Les images de fiction se mêlent aux images de presse, la violence du geste nous est ainsi renvoyée comme un boomerang.

L’œuvre atteint ses objectifs : rendre la tension du jeu avec ses ressorts connus et testés et la tension liée au crime commis et vécu par le corps tout entier.

Il serait intéressant de faire se rencontrer l’artiste Vincent Ciciliato et l’auteur de «  Gomorra, dans l’empire de la camorra » Roberto Saviano pour pousser cette réflexion de comment raconter l’histoire des crimes mafieux par la fiction mêlée aux témoignages des témoins et journalistes.

 

L’installation réalisée avec, entre autres,  les équipes de recherche du MINT (Université Lille 1, CNRS, LIFL UMR 8022 & IRCICA, INRIA Lille Nord-Europe) est aussi intéressante dans sa conception.

« Tempo Scaduto » nourrit le champ de la réflexion autour des interfaces  impliquant  le spectateur-acteur, et la réflexion autour de la violence.

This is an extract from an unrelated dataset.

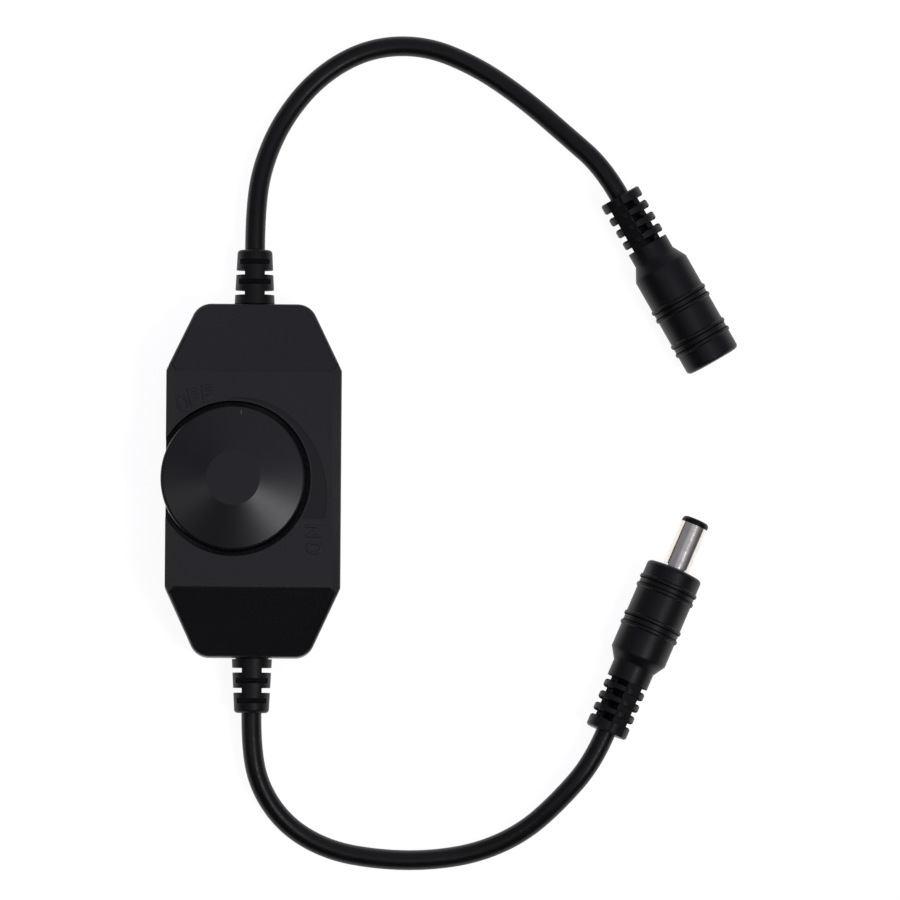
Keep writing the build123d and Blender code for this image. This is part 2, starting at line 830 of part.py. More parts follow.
def wire_path(x_side, y_side):
    """Points of a wire: straight out of the relief, then outwards to lie on its solder joint."""
    return [
        (x_side * wire_spread, y_side * gland_root, gland_height),
        (x_side * wire_spread, y_side * (gland_root - wire_straight), gland_height),
        (x_side * wire_pad_spread, y_side * wire_pad_y, gland_height),
    ]


with BuildPart() as input_positive_wire:
    with BuildLine() as input_positive_path:
        FilletPolyline(*wire_path(-1, 1), radius=wire_bend)
    with BuildSketch(Plane(input_positive_path.line @ 0, z_dir=input_positive_path.line % 0)):
        Circle(wire_radius)
    sweep(path=input_positive_path.line)

input_positive_wire.part.label = "input_positive_wire"
export_step(input_positive_wire.part, "parts/input_positive_wire.step")

with BuildPart() as input_negative_wire:
    with BuildLine() as input_negative_path:
        FilletPolyline(*wire_path(1, 1), radius=wire_bend)
    with BuildSketch(Plane(input_negative_path.line @ 0, z_dir=input_negative_path.line % 0)):
        Circle(wire_radius)
    sweep(path=input_negative_path.line)

input_negative_wire.part.label = "input_negative_wire"
export_step(input_negative_wire.part, "parts/input_negative_wire.step")

with BuildPart() as output_positive_wire:
    with BuildLine() as output_positive_path:
        FilletPolyline(*wire_path(-1, -1), radius=wire_bend)
    with BuildSketch(Plane(output_positive_path.line @ 0, z_dir=output_positive_path.line % 0)):
        Circle(wire_radius)
    sweep(path=output_positive_path.line)

output_positive_wire.part.label = "output_positive_wire"
export_step(output_positive_wire.part, "parts/output_positive_wire.step")

with BuildPart() as output_negative_wire:
    with BuildLine() as output_negative_path:
        FilletPolyline(*wire_path(1, -1), radius=wire_bend)
    with BuildSketch(Plane(output_negative_path.line @ 0, z_dir=output_negative_path.line % 0)):
        Circle(wire_radius)
    sweep(path=output_negative_path.line)

output_negative_wire.part.label = "output_negative_wire"
export_step(output_negative_wire.part, "parts/output_negative_wire.step")


# Connectors, each drawn on a plane at its front face whose normal points out of it

def front_plane(face, heading, dip, roll):
    """Plane at a connector's front: heading turns from +Y towards +X, dip tilts the nose down."""
    level = cos(radians(dip))
    outward = Vector(sin(radians(heading)) * level, cos(radians(heading)) * level, -sin(radians(dip)))
    across = Vector(cos(radians(heading)), -sin(radians(heading)), 0).rotate(Axis((0, 0, 0), outward), roll)
    return Plane(face, x_dir=across, z_dir=outward)


def length_plane(front):
    """Plane through a connector's axis: x is the distance from the axis, y runs out of the front."""
    return Plane(front.origin, x_dir=front.x_dir, z_dir=-front.y_dir)


def grip_outline(ridges, shoulder, neck, relief_start):
    """Half outline of a grip with raised ridges, from its crowned face round the back to the axis."""
    points = [(grip_radius, -front_crown)]
    for ridge in ridges:
        points.append((grip_radius, -ridge + ridge_width / 2))
        points.append((ridge_radius, -ridge + ridge_width / 4))
        points.append((ridge_radius, -ridge - ridge_width / 4))
        points.append((grip_radius, -ridge - ridge_width / 2))
    points += [(grip_radius, -shoulder), (relief_radius, -neck), (relief_radius, -relief_start)]
    return points + [(0, -relief_start), (0, 0)]


def rib_spans(relief_start, gap, rib, end_rib):
    """Back and thickness of each rib of a strain relief, the end rib last."""
    spans = []
    for i in range(rib_count):
        spans.append((relief_start + (i + 1) * (gap + rib), rib))
    spans.append((relief_start + rib_count * (gap + rib) + gap + end_rib, end_rib))
    return spans


plug_front = front_plane(plug_face, plug_heading, plug_dip, plug_roll)
plug_axis = Axis(plug_front.origin, plug_front.z_dir)
plug_section = length_plane(plug_front)
socket_front = front_plane(socket_mouth, socket_heading, socket_dip, socket_roll)
socket_axis = Axis(socket_front.origin, socket_front.z_dir)
socket_section = length_plane(socket_front)

contact_radius = plug_bore_radius + plug_contact_wall
liner_radius = barrel_radius - barrel_wall - fit_gap
liner_tail_radius = barrel_tail_radius - barrel_wall - fit_gap
step_front = barrel_root + barrel_step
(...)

Sujet extrêmement vaste et complexe mais dont le jeu vidéo est un bon acteur pour mener des réflexions autour des usagers, usagers des jeux vidéo, usagers de la ville et spectateurs-acteurs de la violence.

Lors de la table ronde « Art, recherche et technologies » du 14 mars 2013 chez Polytech Lille où décaLab intervenait aussi , Laurent Grisoni (équipes de recherche du MINT) soulignait aussi l’intérêt de travailler avec des artistes car ce type de projets permettait de travailler sur des terrains de recherche (ici technologiques) peu pratiqués dans le quotidien mais qui restent, pourtant, indispensables.